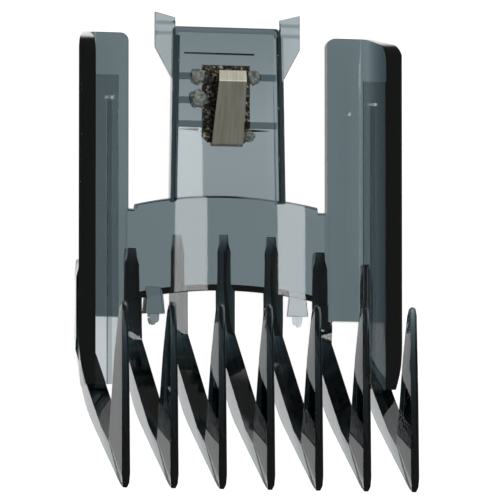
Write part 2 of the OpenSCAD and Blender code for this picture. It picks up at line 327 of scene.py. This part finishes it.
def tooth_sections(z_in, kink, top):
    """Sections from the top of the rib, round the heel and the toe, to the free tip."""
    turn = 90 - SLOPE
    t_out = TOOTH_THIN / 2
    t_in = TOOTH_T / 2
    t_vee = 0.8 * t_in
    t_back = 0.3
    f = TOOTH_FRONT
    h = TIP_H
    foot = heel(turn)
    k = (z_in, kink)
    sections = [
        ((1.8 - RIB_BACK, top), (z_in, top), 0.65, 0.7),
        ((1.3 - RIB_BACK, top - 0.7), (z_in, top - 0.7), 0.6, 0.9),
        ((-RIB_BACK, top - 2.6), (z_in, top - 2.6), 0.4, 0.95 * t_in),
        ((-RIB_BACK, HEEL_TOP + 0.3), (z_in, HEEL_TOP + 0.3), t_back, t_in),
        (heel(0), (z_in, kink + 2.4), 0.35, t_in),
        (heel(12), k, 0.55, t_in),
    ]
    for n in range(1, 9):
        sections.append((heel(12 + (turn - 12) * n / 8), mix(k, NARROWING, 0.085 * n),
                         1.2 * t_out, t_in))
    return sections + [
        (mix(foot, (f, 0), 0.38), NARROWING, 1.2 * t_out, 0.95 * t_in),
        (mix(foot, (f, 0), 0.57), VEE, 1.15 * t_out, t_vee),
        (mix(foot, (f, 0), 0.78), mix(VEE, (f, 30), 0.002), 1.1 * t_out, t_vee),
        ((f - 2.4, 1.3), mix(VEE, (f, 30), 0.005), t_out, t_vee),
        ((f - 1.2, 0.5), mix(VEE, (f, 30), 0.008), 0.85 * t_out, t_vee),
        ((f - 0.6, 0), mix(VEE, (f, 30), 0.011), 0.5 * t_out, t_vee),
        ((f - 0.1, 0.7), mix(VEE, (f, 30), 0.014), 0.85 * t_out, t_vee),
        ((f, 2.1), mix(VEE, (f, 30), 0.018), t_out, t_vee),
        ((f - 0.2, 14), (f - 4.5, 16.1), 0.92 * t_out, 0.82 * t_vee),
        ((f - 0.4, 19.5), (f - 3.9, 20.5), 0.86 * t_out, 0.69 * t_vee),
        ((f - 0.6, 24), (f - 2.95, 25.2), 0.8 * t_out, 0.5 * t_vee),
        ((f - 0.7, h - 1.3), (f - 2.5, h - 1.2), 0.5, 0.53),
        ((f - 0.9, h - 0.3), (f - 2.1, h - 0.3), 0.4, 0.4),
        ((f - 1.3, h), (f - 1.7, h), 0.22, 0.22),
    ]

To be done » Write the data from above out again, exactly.

Exercise solution »
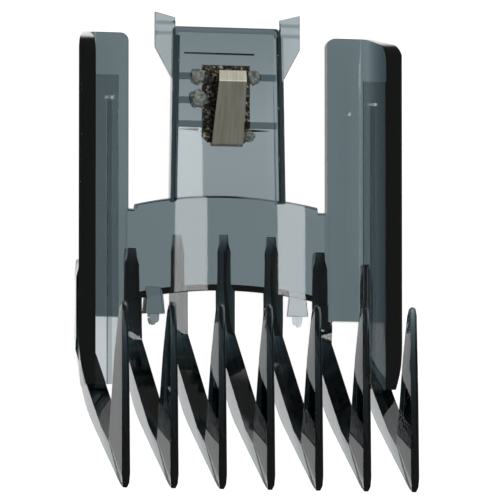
Write part 2 of the OpenSCAD and Blender code for this picture. It picks up at line 327 of scene.py. This part finishes it.
def tooth_sections(z_in, kink, top):
    """Sections from the top of the rib, round the heel and the toe, to the free tip."""
    turn = 90 - SLOPE
    t_out = TOOTH_THIN / 2
    t_in = TOOTH_T / 2
    t_vee = 0.8 * t_in
    t_back = 0.3
    f = TOOTH_FRONT
    h = TIP_H
    foot = heel(turn)
    k = (z_in, kink)
    sections = [
        ((1.8 - RIB_BACK, top), (z_in, top), 0.65, 0.7),
        ((1.3 - RIB_BACK, top - 0.7), (z_in, top - 0.7), 0.6, 0.9),
        ((-RIB_BACK, top - 2.6), (z_in, top - 2.6), 0.4, 0.95 * t_in),
        ((-RIB_BACK, HEEL_TOP + 0.3), (z_in, HEEL_TOP + 0.3), t_back, t_in),
        (heel(0), (z_in, kink + 2.4), 0.35, t_in),
        (heel(12), k, 0.55, t_in),
    ]
    for n in range(1, 9):
        sections.append((heel(12 + (turn - 12) * n / 8), mix(k, NARROWING, 0.085 * n),
                         1.2 * t_out, t_in))
    return sections + [
        (mix(foot, (f, 0), 0.38), NARROWING, 1.2 * t_out, 0.95 * t_in),
        (mix(foot, (f, 0), 0.57), VEE, 1.15 * t_out, t_vee),
        (mix(foot, (f, 0), 0.78), mix(VEE, (f, 30), 0.002), 1.1 * t_out, t_vee),
        ((f - 2.4, 1.3), mix(VEE, (f, 30), 0.005), t_out, t_vee),
        ((f - 1.2, 0.5), mix(VEE, (f, 30), 0.008), 0.85 * t_out, t_vee),
        ((f - 0.6, 0), mix(VEE, (f, 30), 0.011), 0.5 * t_out, t_vee),
        ((f - 0.1, 0.7), mix(VEE, (f, 30), 0.014), 0.85 * t_out, t_vee),
        ((f, 2.1), mix(VEE, (f, 30), 0.018), t_out, t_vee),
        ((f - 0.2, 14), (f - 4.5, 16.1), 0.92 * t_out, 0.82 * t_vee),
        ((f - 0.4, 19.5), (f - 3.9, 20.5), 0.86 * t_out, 0.69 * t_vee),
        ((f - 0.6, 24), (f - 2.95, 25.2), 0.8 * t_out, 0.5 * t_vee),
        ((f - 0.7, h - 1.3), (f - 2.5, h - 1.2), 0.5, 0.53),
        ((f - 0.9, h - 0.3), (f - 2.1, h - 0.3), 0.4, 0.4),
        ((f - 1.3, h), (f - 1.7, h), 0.22, 0.22),
    ]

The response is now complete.